▶ _Exercise task_
Return the line containing "const centre = box.getCenter(new", the line containing "record = json.load(file)", and every line between them, exactly as they stand. Output nothing else.

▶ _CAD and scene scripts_
/---

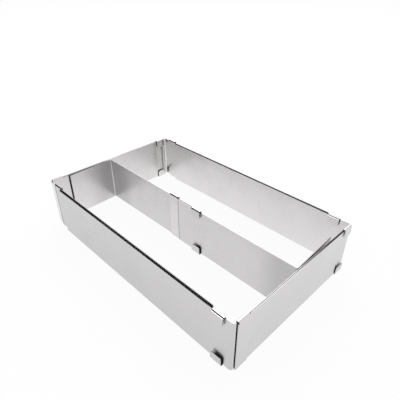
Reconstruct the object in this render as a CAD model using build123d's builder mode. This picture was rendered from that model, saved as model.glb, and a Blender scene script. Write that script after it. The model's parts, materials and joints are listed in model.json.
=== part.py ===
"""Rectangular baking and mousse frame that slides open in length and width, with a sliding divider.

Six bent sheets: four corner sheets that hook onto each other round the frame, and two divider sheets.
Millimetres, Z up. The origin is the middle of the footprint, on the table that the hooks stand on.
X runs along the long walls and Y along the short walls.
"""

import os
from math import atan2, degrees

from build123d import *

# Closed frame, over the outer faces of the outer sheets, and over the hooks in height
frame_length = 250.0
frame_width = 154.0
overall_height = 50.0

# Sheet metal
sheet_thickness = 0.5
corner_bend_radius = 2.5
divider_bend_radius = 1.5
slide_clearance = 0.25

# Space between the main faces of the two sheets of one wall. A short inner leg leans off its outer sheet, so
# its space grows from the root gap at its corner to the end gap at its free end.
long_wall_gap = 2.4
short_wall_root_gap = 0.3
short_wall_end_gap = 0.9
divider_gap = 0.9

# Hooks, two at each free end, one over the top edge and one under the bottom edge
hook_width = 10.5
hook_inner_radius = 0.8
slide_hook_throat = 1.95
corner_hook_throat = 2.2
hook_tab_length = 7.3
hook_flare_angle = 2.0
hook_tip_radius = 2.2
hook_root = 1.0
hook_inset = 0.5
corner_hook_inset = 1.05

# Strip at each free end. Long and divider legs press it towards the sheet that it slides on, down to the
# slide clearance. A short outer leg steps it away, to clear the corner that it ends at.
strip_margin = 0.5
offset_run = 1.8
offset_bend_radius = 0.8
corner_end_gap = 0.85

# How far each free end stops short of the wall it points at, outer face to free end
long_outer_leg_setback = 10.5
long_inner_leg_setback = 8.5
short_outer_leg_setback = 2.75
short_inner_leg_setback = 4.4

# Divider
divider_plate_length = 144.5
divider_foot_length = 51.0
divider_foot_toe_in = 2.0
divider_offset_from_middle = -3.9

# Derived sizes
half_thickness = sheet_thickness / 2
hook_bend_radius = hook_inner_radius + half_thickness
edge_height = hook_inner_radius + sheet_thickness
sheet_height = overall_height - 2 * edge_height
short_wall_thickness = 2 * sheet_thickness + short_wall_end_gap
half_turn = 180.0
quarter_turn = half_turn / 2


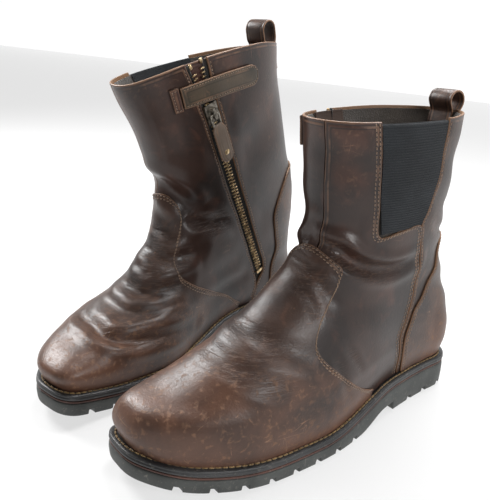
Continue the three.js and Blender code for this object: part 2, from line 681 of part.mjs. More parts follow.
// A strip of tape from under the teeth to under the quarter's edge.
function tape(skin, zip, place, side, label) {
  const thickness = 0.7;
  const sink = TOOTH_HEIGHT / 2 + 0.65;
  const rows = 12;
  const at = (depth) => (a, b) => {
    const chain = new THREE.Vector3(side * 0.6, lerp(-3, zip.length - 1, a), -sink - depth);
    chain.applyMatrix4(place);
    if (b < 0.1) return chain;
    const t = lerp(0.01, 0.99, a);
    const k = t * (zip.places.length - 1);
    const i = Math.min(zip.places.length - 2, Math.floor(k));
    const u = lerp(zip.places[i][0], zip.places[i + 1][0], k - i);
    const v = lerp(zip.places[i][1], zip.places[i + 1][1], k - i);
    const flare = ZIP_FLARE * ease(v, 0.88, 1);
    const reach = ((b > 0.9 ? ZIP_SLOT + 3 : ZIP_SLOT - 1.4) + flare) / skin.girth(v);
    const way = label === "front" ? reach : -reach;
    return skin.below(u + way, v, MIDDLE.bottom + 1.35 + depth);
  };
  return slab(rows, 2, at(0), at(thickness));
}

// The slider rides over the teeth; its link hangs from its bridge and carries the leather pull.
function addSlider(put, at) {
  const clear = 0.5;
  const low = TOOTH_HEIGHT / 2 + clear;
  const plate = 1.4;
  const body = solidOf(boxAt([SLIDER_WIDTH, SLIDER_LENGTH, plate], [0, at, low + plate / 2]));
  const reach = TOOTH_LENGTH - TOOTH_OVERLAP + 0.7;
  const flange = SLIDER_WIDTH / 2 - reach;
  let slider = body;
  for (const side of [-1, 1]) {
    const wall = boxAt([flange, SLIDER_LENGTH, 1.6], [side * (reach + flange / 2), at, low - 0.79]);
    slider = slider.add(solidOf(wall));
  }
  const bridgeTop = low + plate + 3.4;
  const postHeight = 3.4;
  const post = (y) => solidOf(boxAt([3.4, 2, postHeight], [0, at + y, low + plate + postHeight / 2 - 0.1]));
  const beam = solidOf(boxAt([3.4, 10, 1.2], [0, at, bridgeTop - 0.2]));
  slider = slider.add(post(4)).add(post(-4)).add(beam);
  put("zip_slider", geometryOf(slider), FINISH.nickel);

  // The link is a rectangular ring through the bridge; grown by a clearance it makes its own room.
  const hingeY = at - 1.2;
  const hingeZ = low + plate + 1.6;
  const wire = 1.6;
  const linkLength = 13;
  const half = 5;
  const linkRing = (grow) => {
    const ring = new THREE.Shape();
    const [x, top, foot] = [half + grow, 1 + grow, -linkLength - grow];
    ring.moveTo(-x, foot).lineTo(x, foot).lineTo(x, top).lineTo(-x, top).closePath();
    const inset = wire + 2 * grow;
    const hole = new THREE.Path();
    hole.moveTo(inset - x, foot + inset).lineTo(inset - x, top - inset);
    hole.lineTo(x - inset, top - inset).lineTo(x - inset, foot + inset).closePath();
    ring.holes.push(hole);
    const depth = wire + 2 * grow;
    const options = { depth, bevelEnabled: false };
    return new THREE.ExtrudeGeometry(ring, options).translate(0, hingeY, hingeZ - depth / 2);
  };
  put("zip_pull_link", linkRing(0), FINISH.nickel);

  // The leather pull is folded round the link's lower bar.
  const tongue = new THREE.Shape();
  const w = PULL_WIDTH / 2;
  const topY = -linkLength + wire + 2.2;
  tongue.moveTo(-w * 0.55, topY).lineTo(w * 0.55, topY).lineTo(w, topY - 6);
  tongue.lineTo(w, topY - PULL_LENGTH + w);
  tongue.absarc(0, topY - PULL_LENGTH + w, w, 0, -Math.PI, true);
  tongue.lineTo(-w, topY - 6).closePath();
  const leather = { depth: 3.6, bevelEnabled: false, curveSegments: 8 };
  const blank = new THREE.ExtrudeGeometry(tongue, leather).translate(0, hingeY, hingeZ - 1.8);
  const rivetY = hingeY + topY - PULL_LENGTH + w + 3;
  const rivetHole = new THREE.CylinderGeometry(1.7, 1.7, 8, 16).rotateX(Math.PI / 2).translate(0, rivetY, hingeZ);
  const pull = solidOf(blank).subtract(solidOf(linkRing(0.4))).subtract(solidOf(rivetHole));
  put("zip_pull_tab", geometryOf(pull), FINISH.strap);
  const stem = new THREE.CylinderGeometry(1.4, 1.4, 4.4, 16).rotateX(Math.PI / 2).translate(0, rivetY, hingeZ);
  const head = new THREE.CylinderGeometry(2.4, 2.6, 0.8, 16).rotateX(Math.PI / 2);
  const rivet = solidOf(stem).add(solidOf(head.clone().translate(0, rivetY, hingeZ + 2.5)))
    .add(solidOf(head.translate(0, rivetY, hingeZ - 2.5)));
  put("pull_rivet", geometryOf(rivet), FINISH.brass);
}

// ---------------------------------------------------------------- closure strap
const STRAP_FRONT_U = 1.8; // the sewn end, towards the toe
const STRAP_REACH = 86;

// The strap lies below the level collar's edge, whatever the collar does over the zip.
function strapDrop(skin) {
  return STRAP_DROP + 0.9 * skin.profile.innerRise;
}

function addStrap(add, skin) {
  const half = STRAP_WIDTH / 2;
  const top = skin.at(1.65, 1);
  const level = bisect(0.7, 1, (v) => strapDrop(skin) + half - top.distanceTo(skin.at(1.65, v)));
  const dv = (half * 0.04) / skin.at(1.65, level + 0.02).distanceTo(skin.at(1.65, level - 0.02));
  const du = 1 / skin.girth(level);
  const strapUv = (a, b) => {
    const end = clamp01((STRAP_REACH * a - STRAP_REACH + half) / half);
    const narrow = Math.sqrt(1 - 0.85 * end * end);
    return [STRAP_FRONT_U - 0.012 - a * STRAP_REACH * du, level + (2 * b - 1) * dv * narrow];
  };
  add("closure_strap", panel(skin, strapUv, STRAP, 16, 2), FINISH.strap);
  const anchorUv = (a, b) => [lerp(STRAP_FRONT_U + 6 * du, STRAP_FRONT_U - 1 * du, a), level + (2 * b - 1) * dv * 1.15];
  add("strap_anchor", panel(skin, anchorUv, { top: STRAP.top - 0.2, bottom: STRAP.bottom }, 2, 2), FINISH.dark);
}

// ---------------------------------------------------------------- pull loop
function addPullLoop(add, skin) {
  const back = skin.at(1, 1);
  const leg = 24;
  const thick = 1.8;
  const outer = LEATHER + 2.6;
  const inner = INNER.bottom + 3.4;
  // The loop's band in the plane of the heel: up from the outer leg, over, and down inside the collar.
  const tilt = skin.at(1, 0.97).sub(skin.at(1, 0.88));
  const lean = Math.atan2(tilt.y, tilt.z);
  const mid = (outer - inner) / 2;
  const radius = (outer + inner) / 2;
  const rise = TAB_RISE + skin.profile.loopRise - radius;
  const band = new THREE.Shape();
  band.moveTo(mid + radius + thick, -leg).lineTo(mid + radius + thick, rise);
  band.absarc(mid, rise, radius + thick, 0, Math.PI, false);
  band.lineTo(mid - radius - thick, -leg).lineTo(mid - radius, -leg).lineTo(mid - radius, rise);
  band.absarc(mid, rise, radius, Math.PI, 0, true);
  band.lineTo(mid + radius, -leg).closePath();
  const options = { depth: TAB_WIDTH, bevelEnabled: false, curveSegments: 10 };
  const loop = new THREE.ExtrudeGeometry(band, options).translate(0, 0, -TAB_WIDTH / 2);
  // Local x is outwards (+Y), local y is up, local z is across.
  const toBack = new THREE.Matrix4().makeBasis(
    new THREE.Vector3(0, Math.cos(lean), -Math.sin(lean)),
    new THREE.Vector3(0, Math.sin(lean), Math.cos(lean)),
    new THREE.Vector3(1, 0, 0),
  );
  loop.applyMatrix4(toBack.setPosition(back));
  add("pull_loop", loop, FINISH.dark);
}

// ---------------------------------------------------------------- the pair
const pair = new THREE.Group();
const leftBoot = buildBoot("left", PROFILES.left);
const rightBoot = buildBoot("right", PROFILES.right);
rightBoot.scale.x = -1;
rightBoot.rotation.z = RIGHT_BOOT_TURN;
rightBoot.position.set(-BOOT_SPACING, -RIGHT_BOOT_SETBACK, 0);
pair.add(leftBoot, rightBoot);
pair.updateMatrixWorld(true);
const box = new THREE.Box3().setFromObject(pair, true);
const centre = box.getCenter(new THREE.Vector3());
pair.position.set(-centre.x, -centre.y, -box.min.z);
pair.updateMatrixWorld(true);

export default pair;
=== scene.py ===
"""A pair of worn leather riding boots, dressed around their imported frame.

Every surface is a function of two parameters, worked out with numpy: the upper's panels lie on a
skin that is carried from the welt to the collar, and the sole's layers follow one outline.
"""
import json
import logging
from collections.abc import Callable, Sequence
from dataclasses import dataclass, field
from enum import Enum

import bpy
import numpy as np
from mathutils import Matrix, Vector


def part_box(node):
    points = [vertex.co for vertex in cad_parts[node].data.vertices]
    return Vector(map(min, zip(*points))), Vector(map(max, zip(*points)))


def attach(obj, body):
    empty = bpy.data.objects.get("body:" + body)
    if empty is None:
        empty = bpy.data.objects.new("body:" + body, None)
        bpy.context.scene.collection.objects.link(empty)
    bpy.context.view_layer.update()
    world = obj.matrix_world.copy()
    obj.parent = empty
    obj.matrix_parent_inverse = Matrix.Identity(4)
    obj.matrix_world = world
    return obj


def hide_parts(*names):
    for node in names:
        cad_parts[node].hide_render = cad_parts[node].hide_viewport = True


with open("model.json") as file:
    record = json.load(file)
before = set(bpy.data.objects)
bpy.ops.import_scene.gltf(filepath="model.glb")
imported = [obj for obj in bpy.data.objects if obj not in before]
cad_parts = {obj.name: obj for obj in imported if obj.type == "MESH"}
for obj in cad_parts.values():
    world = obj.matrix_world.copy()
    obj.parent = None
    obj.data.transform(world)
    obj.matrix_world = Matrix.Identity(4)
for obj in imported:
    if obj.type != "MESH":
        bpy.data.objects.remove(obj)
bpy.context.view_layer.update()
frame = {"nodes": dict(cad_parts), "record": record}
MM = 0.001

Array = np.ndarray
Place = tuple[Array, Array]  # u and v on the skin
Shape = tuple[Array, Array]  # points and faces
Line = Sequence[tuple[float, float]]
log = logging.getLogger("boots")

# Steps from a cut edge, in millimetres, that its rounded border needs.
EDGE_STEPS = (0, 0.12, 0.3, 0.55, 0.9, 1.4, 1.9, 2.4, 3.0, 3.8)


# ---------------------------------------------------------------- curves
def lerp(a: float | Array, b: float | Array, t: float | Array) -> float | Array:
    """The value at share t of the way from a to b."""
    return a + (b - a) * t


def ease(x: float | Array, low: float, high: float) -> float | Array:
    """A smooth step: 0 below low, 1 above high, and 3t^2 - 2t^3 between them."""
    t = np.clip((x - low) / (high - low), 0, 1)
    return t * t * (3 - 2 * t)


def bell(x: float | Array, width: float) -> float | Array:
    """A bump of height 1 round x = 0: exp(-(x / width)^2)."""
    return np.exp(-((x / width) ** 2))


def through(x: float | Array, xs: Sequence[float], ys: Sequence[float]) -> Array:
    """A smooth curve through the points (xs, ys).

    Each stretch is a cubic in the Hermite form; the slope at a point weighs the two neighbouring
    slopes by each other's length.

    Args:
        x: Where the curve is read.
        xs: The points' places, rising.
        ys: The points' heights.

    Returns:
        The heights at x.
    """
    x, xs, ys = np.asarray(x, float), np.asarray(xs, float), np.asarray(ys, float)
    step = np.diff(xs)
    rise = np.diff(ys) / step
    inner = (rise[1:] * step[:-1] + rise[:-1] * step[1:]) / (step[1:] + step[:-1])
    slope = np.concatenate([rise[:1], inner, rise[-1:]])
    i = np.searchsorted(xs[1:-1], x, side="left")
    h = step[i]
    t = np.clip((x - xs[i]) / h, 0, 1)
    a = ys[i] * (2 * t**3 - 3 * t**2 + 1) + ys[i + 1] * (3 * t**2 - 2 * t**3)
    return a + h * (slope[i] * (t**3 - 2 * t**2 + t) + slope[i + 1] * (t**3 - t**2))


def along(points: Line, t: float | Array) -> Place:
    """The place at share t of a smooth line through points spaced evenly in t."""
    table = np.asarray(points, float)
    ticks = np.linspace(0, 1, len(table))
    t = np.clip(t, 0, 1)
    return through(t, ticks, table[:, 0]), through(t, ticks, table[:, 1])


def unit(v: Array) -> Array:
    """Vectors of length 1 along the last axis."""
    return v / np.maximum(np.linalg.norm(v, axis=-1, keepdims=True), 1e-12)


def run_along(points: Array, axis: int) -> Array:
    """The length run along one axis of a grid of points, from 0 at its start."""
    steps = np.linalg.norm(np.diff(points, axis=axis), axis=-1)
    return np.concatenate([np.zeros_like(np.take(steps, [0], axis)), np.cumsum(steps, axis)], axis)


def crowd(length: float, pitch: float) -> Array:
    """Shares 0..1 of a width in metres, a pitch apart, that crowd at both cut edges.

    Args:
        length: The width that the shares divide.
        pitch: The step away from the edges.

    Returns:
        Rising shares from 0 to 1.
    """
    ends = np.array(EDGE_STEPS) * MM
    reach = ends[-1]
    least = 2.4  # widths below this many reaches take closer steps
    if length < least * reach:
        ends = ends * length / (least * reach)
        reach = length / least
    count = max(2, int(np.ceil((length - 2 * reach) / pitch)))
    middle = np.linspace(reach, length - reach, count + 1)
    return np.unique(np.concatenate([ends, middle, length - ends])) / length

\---

▶ _Result_
const centre = box.getCenter(new THREE.Vector3());
pair.position.set(-centre.x, -centre.y, -box.min.z);
pair.updateMatrixWorld(true);

export default pair;
=== scene.py ===
"""A pair of worn leather riding boots, dressed around their imported frame.

Every surface is a function of two parameters, worked out with numpy: the upper's panels lie on a
skin that is carried from the welt to the collar, and the sole's layers follow one outline.
"""
import json
import logging
from collections.abc import Callable, Sequence
from dataclasses import dataclass, field
from enum import Enum

import bpy
import numpy as np
from mathutils import Matrix, Vector


def part_box(node):
    points = [vertex.co for vertex in cad_parts[node].data.vertices]
    return Vector(map(min, zip(*points))), Vector(map(max, zip(*points)))


def attach(obj, body):
    empty = bpy.data.objects.get("body:" + body)
    if empty is None:
        empty = bpy.data.objects.new("body:" + body, None)
        bpy.context.scene.collection.objects.link(empty)
    bpy.context.view_layer.update()
    world = obj.matrix_world.copy()
    obj.parent = empty
    obj.matrix_parent_inverse = Matrix.Identity(4)
    obj.matrix_world = world
    return obj


def hide_parts(*names):
    for node in names:
        cad_parts[node].hide_render = cad_parts[node].hide_viewport = True


with open("model.json") as file:
    record = json.load(file)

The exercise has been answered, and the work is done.